Mmmh do you mean https://gitlab.gnome.org/GNOME/gtk/-/issues/3787 ? Because the mentioned MR [1] discussion seems calm?

[1] https://gitlab.gnome.org/GNOME/gtk/-/merge_requests/6190

Yes. The MR linked above is calm, but the mentioned background issue was not.
I read the post using Firefox on Windows, and even though I've been aware of the font rendering controversy for a while, I was actually shocked by just how huge the difference was between the crisp, properly rendered text in the article and the font rendering in the "before" screenshot.
Not surprising as the Firefox devs invested a lot of effort into high-quality, gamma-correct subpixel text rendering that worked well with hardware accelerated compositing. One of the reasons I stuck with it.

Reading through one of the GTK4 issue threads, it seems that one problem with early versions was an insufficient gamma correction strategy.

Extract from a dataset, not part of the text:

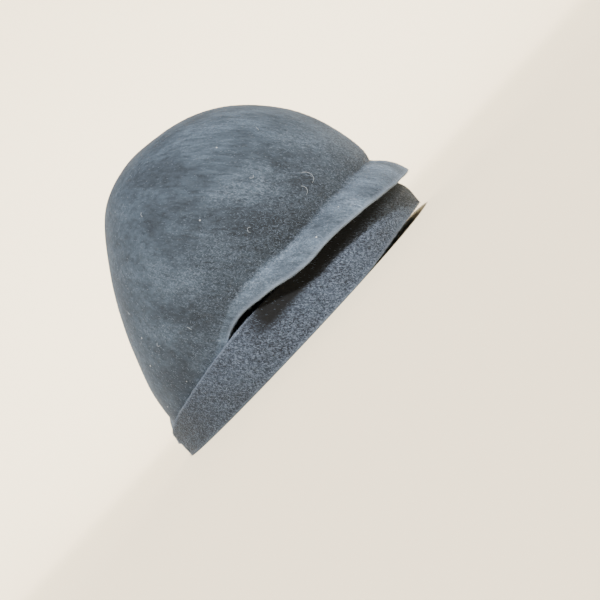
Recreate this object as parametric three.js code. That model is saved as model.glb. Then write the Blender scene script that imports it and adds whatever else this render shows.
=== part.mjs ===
// A felt cloche hat, standing on its brim: a blocked crown whose front edge flares into a lip,
// and a separate brim that runs under the lip and round the face, with its two ends open at the nape.
//
// Frame: millimetres, +Z up, the floor at z = 0. The hat's front faces -Y and the wearer's left is +X.
// Places round the hat are given as a turn in degrees: 0 at the front, 90 at the side, 180 at the nape.

import * as THREE from "three";

const FELT = 2.4; // thickness of the felt
const FLARE_BEND = 1.2; // how far the lip curves back down towards its edge, in radians
const COLUMNS = 72; // meshing round the crown
const CROWN_RINGS = 24; // meshing of the crown from its edge to its top
const RINGS_CLOSER = 1.6; // above 1, the crown's rings lie closer together towards its edge
const BRIM_RINGS = 7; // meshing of the brim from its bottom edge to its top edge
const BRIM_COLUMNS = 64; // meshing of the brim from one end to the other

// Oval sections of the felt's outer face, from the top down: the height of the section, how far
// it reaches to the front and to the back of the hat's middle, and its half width.
const BODY = [
  { height: 152, front: 0, back: 0, halfWidth: 0 },
  { height: 150, front: 17, back: 15, halfWidth: 15 },
  { height: 143.5, front: 40.5, back: 33, halfWidth: 34 },
  { height: 132.5, front: 60, back: 46, halfWidth: 48.5 },
  { height: 117, front: 77, back: 59, halfWidth: 62 },
  { height: 96.5, front: 90.5, back: 73.5, halfWidth: 74 },
  { height: 72.5, front: 98.5, back: 88, halfWidth: 81 },
  { height: 48, front: 101.5, back: 99.5, halfWidth: 85 },
  { height: 24, front: 99.5, back: 106, halfWidth: 87 },
  { height: 0, front: 95.5, back: 110, halfWidth: 86 },
];

// The crown's lower edge: its height, how far above it the felt starts to flare, and how far
// the edge then stands out from the body.
const CROWN_EDGE = [
  { turn: 0, edge: 22, rise: 21, flare: 12.5 },
  { turn: 20, edge: 23, rise: 20, flare: 12 },
  { turn: 35, edge: 26, rise: 17, flare: 10.5 },
  { turn: 50, edge: 29, rise: 14.5, flare: 8.5 },
  { turn: 62, edge: 30, rise: 14, flare: 7.5 },
  { turn: 76, edge: 34, rise: 11.5, flare: 4 },
  { turn: 90, edge: 34.5, rise: 7.5, flare: 0 },
  { turn: 110, edge: 17.5, rise: 9.5, flare: 0 },
  { turn: 150, edge: 8.5, rise: 15.5, flare: 1 },
  { turn: 165, edge: 10.5, rise: 19.5, flare: 7 },
  { turn: 180, edge: 12.5, rise: 19.5, flare: 9.5 },
];

// The brim: the heights of its top and bottom edges, how far each stands out from the body,
// and how far it bulges between them.
const BRIM = [
  { turn: 0, top: 30, bottom: 4, topOut: -3, bottomOut: 5.5, bulge: 4 },
  { turn: 25, top: 30, bottom: 3, topOut: -3, bottomOut: 5.5, bulge: 4 },
  { turn: 50, top: 30, bottom: 0, topOut: -3, bottomOut: 5, bulge: 2.5 },
  { turn: 76, top: 32, bottom: 0, topOut: -1, bottomOut: 4, bulge: 1 },
  { turn: 94, top: 31, bottom: 0, topOut: 3, bottomOut: 4, bulge: 1 },
  { turn: 130, top: 24, bottom: 0, topOut: 4, bottomOut: 5, bulge: 0 },
  { turn: 155, top: 17.5, bottom: 0, topOut: 4.8, bottomOut: 5.2, bulge: 0 },
];
const BRIM_END_TOP = 155; // turn of the brim's end at its top edge
const BRIM_END_BOTTOM = 146; // and at its bottom edge
const END_SPREAD = 8; // the higher, the closer to the brim's ends its columns start to slant
const BRIM_LEAN = 0.8; // under 1, the brim leans in soon above its bottom edge

const radians = THREE.MathUtils.degToRad;
const mix = THREE.MathUtils.lerp;

// A smooth curve through one column of a table, at a place counted in rows.
function columnAt(table, column, place) {
  const row = THREE.MathUtils.clamp(Math.floor(place), 0, table.length - 2);
  const value = (i) => table[THREE.MathUtils.clamp(i, 0, table.length - 1)][column];
  const t = place - row;
  const [a, b, c, d] = [value(row - 1), value(row), value(row + 1), value(row + 2)];
  const slopeIn = (c - a) / 2;
  const slopeOut = (d - b) / 2;
  const t2 = t * t;
  const t3 = t2 * t;
  return (2 * t3 - 3 * t2 + 1) * b + (t3 - 2 * t2 + t) * slopeIn + (3 * t2 - 2 * t3) * c + (t3 - t2) * slopeOut;
}

// The row of a table, with a fraction, at which its column `key` reaches a value.
function placeOf(table, key, value) {
  const rising = table.at(-1)[key] > table[0][key];
  let [low, high] = [0, table.length - 1];
  for (let i = 0; i < 40; i++) {
    const middle = (low + high) / 2;
    if (columnAt(table, key, middle) < value === rising) low = middle;
    else high = middle;
  }
  return (low + high) / 2;
}

// Every column of a table at a turn, which is the same on both sides of the hat.
function rowAt(table, turn) {
  const place = placeOf(table, "turn", Math.abs(turn));
  return Object.fromEntries(Object.keys(table[0]).map((column) => [column, columnAt(table, column, place)]));
}

// A point of the body's outer face, `out` millimetres proud of it.
function bodyPoint(turn, place, out) {
  const at = (column) => columnAt(BODY, column, place);
  const angle = radians(turn);
  const middle = (at("back") - at("front")) / 2;
  const halfLength = (at("back") + at("front")) / 2 + out;
  const halfWidth = at("halfWidth") + out;
  return new THREE.Vector3(halfWidth * Math.sin(angle), middle - halfLength * Math.cos(angle), at("height"));
}

// The crown's outer face: share 0 is its lower edge and share 1 is the top.
function crownPoint(turn, share) {
  const row = rowAt(CROWN_EDGE, turn);
  const edgePlace = placeOf(BODY, "height", row.edge);
  const place = edgePlace * (1 - share);
  const height = columnAt(BODY, "height", place);
  const down = THREE.MathUtils.clamp((row.edge + row.rise - height) / row.rise, 0, 1);
  const bent = Math.sin(FLARE_BEND * down) / Math.sin(FLARE_BEND); // a sharp bend, then straighter to the edge
  return bodyPoint(turn, place, Math.max(row.flare, 0) * bent);
}

// The brim's outer face: across runs from -1 on the right to 1 on the left, up from 0 to 1.
function brimPoint(across, up) {
  const end = mix(BRIM_END_BOTTOM, BRIM_END_TOP, up);
  const turn = across * mix(BRIM_END_BOTTOM, end, Math.abs(across) ** END_SPREAD);
  const row = rowAt(BRIM, turn);
  const height = mix(Math.max(row.bottom, 0), row.top, up);
  const out = mix(row.bottomOut, row.topOut, up ** BRIM_LEAN) + row.bulge * Math.sin(Math.PI * up);
  return bodyPoint(turn, placeOf(BODY, "height", height), out);
}

// A wall of felt: a grid of points on the outer face, and the same grid one thickness further in.
// `rows` is an array of rings or lines of points, and its faces are wound to point out.
function feltWall(rows, closedRound, pointedTop) {
  const columns = rows[0].length;
  const wrap = (j) => (closedRound ? (j + columns) % columns : THREE.MathUtils.clamp(j, 0, columns - 1));
  const line = (i) => rows[THREE.MathUtils.clamp(i, 0, rows.length - 1)];
  const normalAt = (i, j) => {
    const along = new THREE.Vector3().subVectors(line(i)[wrap(j + 1)], line(i)[wrap(j - 1)]);
    const up = new THREE.Vector3().subVectors(line(i + 1)[j], line(i - 1)[j]);
    return along.cross(up).normalize();
  };
  const points = [];
  const outer = rows.map((row) => row.map((p) => points.push(p) - 1));
  const inner = rows.map((row, i) =>
    row.map((p, j) => points.push(p.clone().addScaledVector(normalAt(i, j), -FELT)) - 1),
  );
  inner[0].forEach((k, j) => points[k].setZ(points[outer[0][j]].z)); // the bottom edge is cut level
  const last = rows.length - 1;
  if (pointedTop) {
    const top = points[outer[last][0]];
    const underTop = top.clone().setZ(top.z - FELT);
    inner[last].forEach((k) => points[k].copy(underTop));
  }
  const faces = [];
  const quad = (a, b, c, d) => faces.push(a, b, c, a, c, d);
  const spans = closedRound ? columns : columns - 1;
  for (let j = 0; j < spans; j++) {
    const k = wrap(j + 1);
    for (let i = 0; i < last; i++) {
      quad(outer[i][j], outer[i][k], outer[i + 1][k], outer[i + 1][j]);
      quad(inner[i][k], inner[i][j], inner[i + 1][j], inner[i + 1][k]);
    }
    quad(inner[0][j], inner[0][k], outer[0][k], outer[0][j]);
    if (!pointedTop) quad(outer[last][j], outer[last][k], inner[last][k], inner[last][j]);
  }
  if (!closedRound) {
    for (let i = 0; i < last; i++) {
      quad(inner[i][0], outer[i][0], outer[i + 1][0], inner[i + 1][0]);
      quad(outer[i][columns - 1], inner[i][columns - 1], inner[i + 1][columns - 1], outer[i + 1][columns - 1]);
    }
  }
  return closedMesh(points, faces);
}

// A geometry from points and triangles, without the triangles that a pole has squeezed to a line.
function closedMesh(points, faces) {
  const kept = [];
  for (let f = 0; f < faces.length; f += 3) {
    const [a, b, c] = [points[faces[f]], points[faces[f + 1]], points[faces[f + 2]]];
    const squeezed = Math.min(a.distanceTo(b), b.distanceTo(c), c.distanceTo(a)) < 1e-4;
    if (!squeezed) kept.push(faces[f], faces[f + 1], faces[f + 2]);
  }
  const geometry = new THREE.BufferGeometry().setFromPoints(points);
  geometry.setIndex(kept);
  geometry.computeVertexNormals();
  return geometry;
}

function makeCrown() {
  const rows = [];
  for (let i = 0; i <= CROWN_RINGS; i++) {
    const share = (i / CROWN_RINGS) ** RINGS_CLOSER;
    const ring = [];
    for (let j = 0; j < COLUMNS; j++) ring.push(crownPoint((360 * j) / COLUMNS - 180, share));
    rows.push(ring);
  }
  return feltWall(rows, true, true);
}

function makeBrim() {
  const rows = [];
  for (let i = 0; i <= BRIM_RINGS; i++) {
    const line = [];
    for (let j = 0; j <= BRIM_COLUMNS; j++) line.push(brimPoint((2 * j) / BRIM_COLUMNS - 1, i / BRIM_RINGS));
    rows.push(line);
  }
  return feltWall(rows, false, false);
}

const felt = () => new THREE.MeshStandardMaterial({ color: 0x3d4550, roughness: 0.95, metalness: 0 });

const hat = new THREE.Group();
hat.name = "cloche_hat";
for (const [name, geometry] of [
  ["crown", makeCrown()],
  ["brim", makeBrim()],
]) {
  const mesh = new THREE.Mesh(geometry, felt());
  mesh.name = name;
  hat.add(mesh);
}

// The origin is put under the middle of the hat.
const middle = new THREE.Box3().setFromObject(hat).getCenter(new THREE.Vector3());
for (const mesh of hat.children) mesh.geometry.translate(-middle.x, -middle.y, 0);

export default hat;
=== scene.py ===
# %% [markdown]
# # A felt cloche hat
# A cloche is a close, bell shaped hat. This one is two pieces of black wool felt: a crown that was steamed
# and pulled over a block, and a separate brim band sewn in under the crown's front edge. The CAD model gives
# the frame: its box, its body and its two nodes. Here both are made again as soft felt, at the same sizes.

# %% Load the frame
import math
import bmesh
import bpy
import numpy as np
from mathutils import Matrix, Vector, noise


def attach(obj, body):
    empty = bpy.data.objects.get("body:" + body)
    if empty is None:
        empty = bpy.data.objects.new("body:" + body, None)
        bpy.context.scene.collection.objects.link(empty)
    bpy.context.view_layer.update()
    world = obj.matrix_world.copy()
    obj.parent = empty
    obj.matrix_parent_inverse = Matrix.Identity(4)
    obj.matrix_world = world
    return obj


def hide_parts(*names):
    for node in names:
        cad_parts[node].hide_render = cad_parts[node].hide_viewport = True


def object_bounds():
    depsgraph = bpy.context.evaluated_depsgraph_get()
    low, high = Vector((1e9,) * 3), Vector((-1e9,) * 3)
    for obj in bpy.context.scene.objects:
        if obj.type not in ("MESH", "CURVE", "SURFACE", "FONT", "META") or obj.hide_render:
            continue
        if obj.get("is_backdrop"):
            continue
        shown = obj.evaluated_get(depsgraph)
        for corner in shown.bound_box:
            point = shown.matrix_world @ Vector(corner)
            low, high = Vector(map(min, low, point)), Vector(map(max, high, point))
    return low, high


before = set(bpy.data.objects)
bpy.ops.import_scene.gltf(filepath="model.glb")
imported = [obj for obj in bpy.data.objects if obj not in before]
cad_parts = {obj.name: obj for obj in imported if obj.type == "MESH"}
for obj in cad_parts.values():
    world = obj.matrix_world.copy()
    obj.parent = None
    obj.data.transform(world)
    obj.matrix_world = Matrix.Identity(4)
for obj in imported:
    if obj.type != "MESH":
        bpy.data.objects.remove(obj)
cad_low, cad_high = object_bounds()
MM = 0.001
print("CAD box in mm:", [round(v / MM, 1) for v in (cad_high - cad_low)])

# %% [markdown]
# ## The block
# A milliner pulls damp felt over a wooden block, so the block's shape is the hat's shape. A block is well
# described by a few level ovals, from the tip down. A table of those, read along a smooth curve, is shorter
# and easier to change than a long list of points. Two more tables say how the felt was cut and bent at the
# crown's lower edge, and how high and how far out the brim stands. A place round the hat is its turn in
# degrees: 0 at the front, 90 at the side, 180 at the nape, the same on both sides.

# %% Sizes of the block and of both pieces, in millimetres
FELT = 2.4
TO_THE_MIDDLE = -2.93
BODY = [
    # height, reach to the front, reach to the back, half width
    (152, 0, 0, 0),
    (150, 17, 15, 15),
    (143.5, 40.5, 33, 34),
    (132.5, 60, 46, 48.5),
    (117, 77, 59, 62),
    (96.5, 90.5, 73.5, 74),
    (72.5, 98.5, 88, 81),
    (48, 101.5, 99.5, 85),
    (24, 99.5, 106, 87),
    (0, 95.5, 110, 86),
]
CROWN_EDGE = [
    # turn, height of the edge, how far above it the flare starts, how far the edge flares out
    (0, 22, 21, 12.5),
    (20, 23, 20, 12),
    (35, 26, 17, 10.5),
    (50, 29, 14.5, 8.5),
    (62, 30, 14, 7.5),
    (76, 34, 11.5, 4),
    (90, 34.5, 7.5, 0),
    (110, 17.5, 9.5, 0),
    (150, 8.5, 15.5, 1),
    (165, 10.5, 19.5, 7),
    (180, 12.5, 19.5, 9.5),
]
BRIM = [
    # turn, top, bottom, how far the top stands out, how far the bottom stands out, bulge between
    (0, 30, 4, -3, 5.5, 4),
    (25, 30, 3, -3, 5.5, 4),
    (50, 30, 0, -3, 5, 2.5),
    (76, 32, 0, -1, 4, 1),
    (94, 31, 0, 3, 4, 1),
    (130, 24, 0, 4, 5, 0),
    (155, 17.5, 0, 4.8, 5.2, 0),
]
BRIM_END_TOP = 155
BRIM_END_BOTTOM = 146


# %% Reading a table along a smooth curve
def read(table, place):
    """Every column of a table at a place counted in rows, on a cubic curve through the rows."""
    row = min(max(int(math.floor(place)), 0), len(table) - 2)
    a, b, c, d = (table[min(max(i, 0), len(table) - 1)] for i in range(row - 1, row + 3))
    t = place - row
    weights = (2 * t**3 - 3 * t**2 + 1, t**3 - 2 * t**2 + t, 3 * t**2 - 2 * t**3, t**3 - t**2)
    columns = zip(a, b, c, d)
    return [
        weights[0] * q + weights[1] * (r - p) / 2 + weights[2] * r + weights[3] * (s - q) / 2
        for p, q, r, s in columns
    ]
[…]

Yeah it's definitely an improvement, but even with the "after" screenshot I can't imagine voluntarily using this % scaled rendering. I'm going to turn into a bitmap font absolutist.
Bitmaps are great in terminal windows, but for apps like browsers where they can't be used easily, that's still fine because you can work around it.

Simply turn off anti-aliasing, and use a period-specific font that was designed for presentation without anti-aliasing such as the MS core truetype fonts (e.g. Verdana, Arial, etc.) It will look fine IF you have full hinting turned on.